D'abord, il convient de renforcer le rôle de l'Autorité des marchés financiers, l'AMF.

Ensuite, on peut effectivement inciter les détenteurs de stock-options - je pense en particulier aux dirigeants - à conserver, tout au long de leur carrière, une part des actions ainsi acquises mais également des actions gratuites dont ils auraient bénéficié.

Enfin, il faut renforcer le rôle et la responsabilité des conseils d'administration, qui auront donc à se prononcer sur cette question.

L'objectif est clair et je sais que, comme les députés, vous y souscrivez : éviter pour l'avenir de créer des conditions qui pourraient conduire à ce que certains ressentent comme des abus, sans pour autant légiférer à outrance.

Chaque Français passe un tiers de son temps dans l'entreprise. Il faut faire en sorte que ce temps passé l'enrichisse humainement, professionnellement, mais aussi financièrement. Le souhait du Gouvernement, c'est que chacun soit gagnant.

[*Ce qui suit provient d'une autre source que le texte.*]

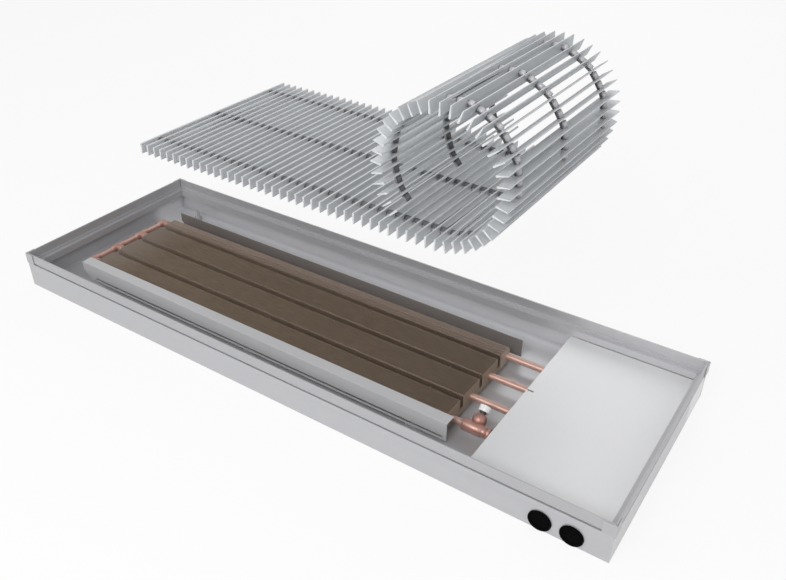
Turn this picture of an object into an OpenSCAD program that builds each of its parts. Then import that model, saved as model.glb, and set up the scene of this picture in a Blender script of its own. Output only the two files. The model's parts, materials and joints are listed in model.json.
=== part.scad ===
// Trench convector heater: shallow steel trough, finned copper exchanger,
// rim frame, cover plate and a roll-up slat grille lifted off and partly rolled.
// Frame: X along the trough, Y from the front wall to the back wall, Z up.
// The origin is the middle of the trough's underside. All lengths in mm.

/* [Trough] */
// outside length over the rim and the trough
rim_l = 1010; // [600:10:2000]
// outside width over the rim
rim_w = 340; // [260:5:500]
// height from the underside to the rim top
total_h = 60; // [50:1:140]
// how far the long walls stand out past the rim
side_proud = 1; // [0:0.1:3]
// sheet thickness of the trough
sheet_t = 1.2; // [0.8:0.1:2]
// drop from the shoulder to the support flange
step_drop = 1.9; // [1:0.1:4]
// gap between the support flange and the rim's lip
flange_gap = 0.6; // [0.3:0.1:3]
// shoulder's inner edge from the rim's outer face
shoulder_reach = 1.8; // [1:0.1:3]

/* [Rim] */
// thickness of the rim upright
rim_t = 2; // [1.2:0.1:4]
// height of the shadow groove
groove_h = 2; // [1:0.1:4]
// inner face of the rim neck from the outer face
neck_reach = 3.6; // [2.5:0.1:6]
// how far the ledge reaches in from the outer face
ledge_reach = 10; // [8:0.5:20]
// thickness of the ledge web and its lip
web_t = 1.6; // [1:0.1:3]
// drop of the lip below the ledge
lip_drop = 11.7; // [4:0.1:15]
// length of each leg of a corner clip
clip_leg = 15; // [8:0.5:30]
// thickness of a corner clip
clip_t = 1.2; // [0.8:0.1:2]

/* [Exchanger] */
// first and last tube from the fins' front and back edges
tube_in = [10.2, 7.2]; // [6.8:0.1:16]
// how far the tube axes lie below the fins' middle
tube_drop = 1.8; // [0:0.1:5]
// outside radius of the tubes
tube_r = 5; // [4:0.1:8]
// wall thickness of tubes
tube_t = 0.8; // [0.6:0.1:1.5]
// spacing of the fins
fin_gap = 4.5; // [3:0.1:8]
// thickness of a fin
fin_t = 0.4; // [0.3:0.05:1]
// room for the fins from the left header and from the vent branch
fin_room = [31, 35]; // [20:1:60]
// gap between the front baffle's flange and the fins
fin_front_gap = 3; // [1:0.5:20]
// gap between the fins and the back baffle
fin_back_gap = 17; // [1:0.5:30]
// lower edge of the fins
fin_low_z = 4.6; // [3:0.1:10]
// how far the fins end below the baffles' top
fin_low = 1.5; // [0:0.5:6]
// depth of the notches along the fin block's top
notch_d = 7; // [3:0.5:14]
// half width of the notches
notch_w = 3; // [1:0.1:6]
// bevel at the fins' upper back corner, along Y and Z
fin_bevel = [6, 9]; // [2:1:14]
// axis of the left header from the trough's left end
header_in = 43; // [30:1:80]
// outside radius of the copper fittings
fitting_r = 6.6; // [5.5:0.1:10]
// length of a fitting socket from its centre
socket_l = 13; // [9:0.5:20]
// depth a tube is pushed into a socket
push_l = 7; // [4:0.5:10]

/* [Baffles] */
// outer face of the front baffle from the front wall's face
front_space = 59; // [40:1:90]
// width of the front baffle's top flange
baffle_flange = 18; // [8:0.5:30]
// how far the baffles' top lies below the shoulder
baffle_low = 7.5; // [2:0.5:15]
// lower edge of the baffles
baffle_low_z = 5; // [3:0.5:20]
// thickness of the baffle sheet
baffle_t = 1; // [0.6:0.1:2]
// left end of the front and the back baffle from the left header
baffle_in = [16, 24]; // [8:1:30]
// right end of the baffles from the vent branch
baffle_end = 25; // [12:1:34]
// height of the long slot in the front baffle
slot_h = 3.2; // [1:0.1:8]
// right end of the slot from the baffle's right end
slot_end = 6; // [4:0.5:40]
// lower edge of the slot above the baffle's lower edge
slot_up = 3.4; // [2:0.1:10]
// front face of the back baffle from the back wall's face
back_space = 68; // [30:1:90]
// chamfer at the baffles' lower left corners
baffle_cut = 14; // [5:0.5:20]
// whole fin steps outside the first and the last saddle
saddle_skip_n = 11; // [2:1:20]
// thickness of a saddle
saddle_t = 1.5; // [1:0.1:2.5]
// height of a saddle
saddle_h = 24; // [18:0.5:40]
// length of a saddle's foot along X
foot_l = 16; // [8:0.5:30]
// radius of a screw shank
screw_r = 1.9; // [1:0.1:3]
// radius of a pan head
head_r = 3.6; // [2:0.1:6]
// height of a pan head
head_h = 1.6; // [1:0.1:3]

/* [Connections] */
// axis of the return port from the trough's right end
port_in = 45.8; // [40:0.1:70]
// bore radius of the grommet
grommet_bore_r = 11; // [6:0.1:18]
// wall of the grommet in the hole
grommet_wall = 1.1; // [0.6:0.1:3]
// how far the grommet's inner and outer flanges stand past the hole
grommet_hold = [1, 2.3]; // [0.6:0.1:4]
// thickness of one grommet flange
grommet_t = 1.5; // [1:0.1:3]
// least gap between a grommet and the floor
grommet_low = 0.4; // [0.3:0.1:3]
// front end of the valves from the front wall's face
valve_in = 19; // [12:0.5:25]
// least gap between a valve and the floor
valve_low = 1.8; // [0.3:0.1:5]
// radius of the threaded port
thread_r = 9.3; // [6:0.1:14]
// depth of the threaded port
thread_l = 13; // [8:0.5:20]
// wall round the threaded port at the flats
valve_wall = 2.7; // [1.5:0.1:5]
// metal behind the threaded port in the valve's end hexagon
valve_back = 2; // [1:0.5:5]
// radius of the valve waist
waist_r = 9; // [6:0.1:12]
// radius of the valve's side boss
boss_r = 7.5; // [4:0.1:10]
// reach of the side boss from the valve axis
boss_l = 19; // [14:0.5:30]
// radius of a valve cap
cap_r = 9.5; // [6:0.1:14]
// length of a valve cap
cap_l = 14; // [8:0.5:20]
// width across the flats of a union nut
nut_af = 21; // [16:0.5:30]
// length of a union nut
nut_l = 9; // [6:0.5:14]
// gap between a union nut and the manifold
nut_gap = 0.9; // [0.3:0.1:5]

/* [Vent] */
// vent branch from the cover plate's left edge
vent_in = 26; // [24:1:60]
// reach of the vent tee to the left and to the right
vent_arm = [20, 22]; // [16:1:24]
// radius of the vent bulb
vent_r = 9.8; // [7:0.1:12]
// middle of the vent bulb from the tube axis
vent_l = 12; // [8:0.5:14]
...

Le temps est révolu où l'on voyait dans l'entreprise un simple moyen de production.

Dans l'économie mondialisée de production qui est celle où nous évoluons, l'économie de services, l'économie de l'immatériel, l'économie du savoir, il faut penser l'entreprise comme un lieu de vie, un lieu d'acquisition des savoirs. Il faut donc nous pencher sur l'organisation du travail et de l'activité salariée, aujourd'hui, au XXIe siècle. Une vraie révolution doit s'engager afin de conjuguer la participation avec la flexibilité et la sécurisation des parcours professionnels. C'est aussi à cette réflexion, à cette évolution que ce texte vous invite, mesdames, messieurs les sénateurs.

Dans ce projet de loi, notre objectif est simple : renforcer l'effort de cohésion sociale engagé depuis 2002 dans notre pays, en inscrivant dans notre droit une vision plus offensive, mieux comprise et mieux partagée de la participation, de l'intéressement et de l'actionnariat salarié.